The Coens, who are logging their final quote of this project and now officially take up ten percent of all available spots, are accused of misanthropy (and specifically “misanthropy,” I dunno what makes critics choose that specific word so often) with great frequency. Bad things just happen to people and the Coens seem apathetic or worse to those circumstances. I hope that in writing about three separate quotes from No Country for Old Men, I’ve made a convincing case that while they write inhuman or indifferent characters, the films themselves have a profound positive attention to morality.

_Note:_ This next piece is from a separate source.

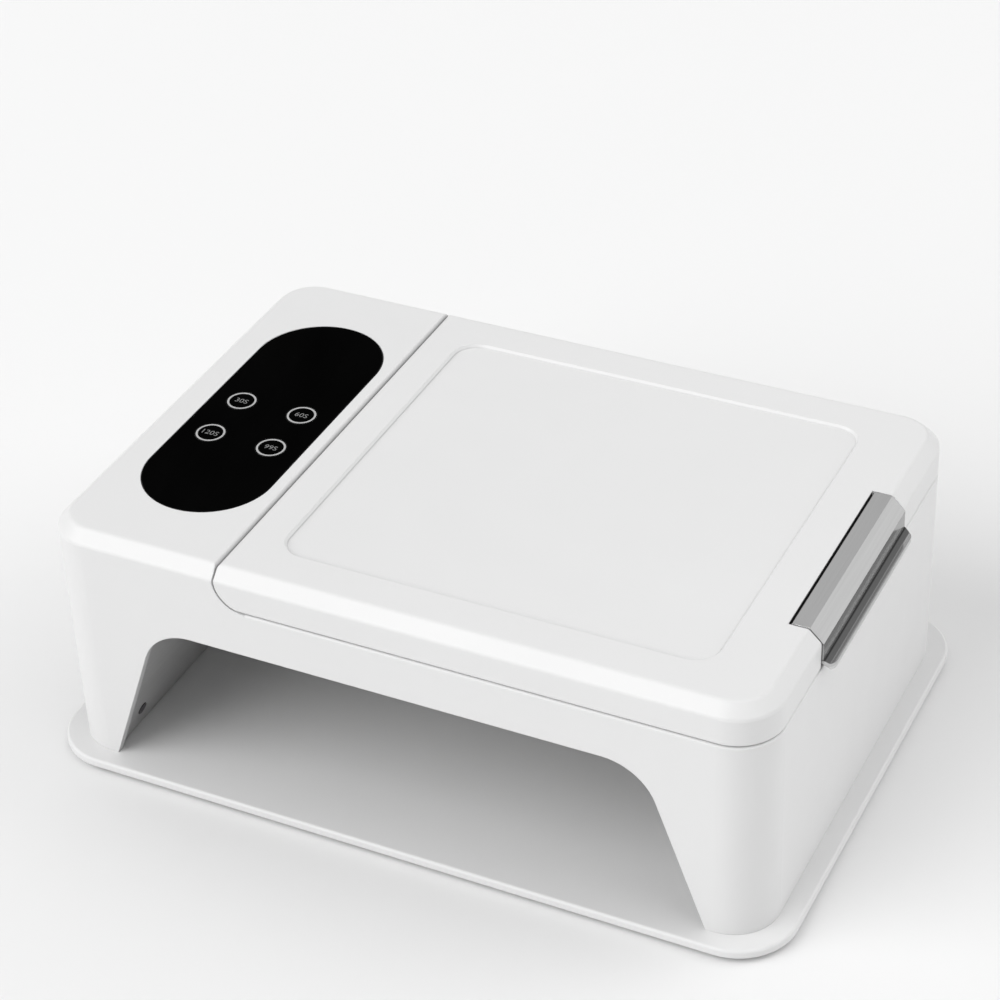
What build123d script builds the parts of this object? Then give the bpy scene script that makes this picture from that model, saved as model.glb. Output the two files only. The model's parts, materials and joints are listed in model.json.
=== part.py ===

Take this moment where Larry Gopnik discovers perdition in Hennepin County. “Sy Ableman?” is one of the funniest lines in any movie from this century, regardless of national origin or genre. It’s not funny because of what’s happening to Larry. (“Larry, don’t be a child,” Judy says. “You haven’t ‘done’ anything. I haven’t ‘done’ anything.”) It’s funny because the situation is totally ludicrous. Too often, reasoned critics of a political figure or a policy or a faction will deride it as “illogical” or “irrational” rather than saying “I disagree with the premise of this figure/policy/faction.” This does a disservice to “illogical,” because true illogic is what’s happening at the Gopnik residence this night. Larry has no capacity to make Sy Ableman make sense any more than Michael Bluth can make sense of Ann Veal. The mind does not reel so much as shut down entirely, leaving the cracking voice refuse of “Sy Ableman?” behind.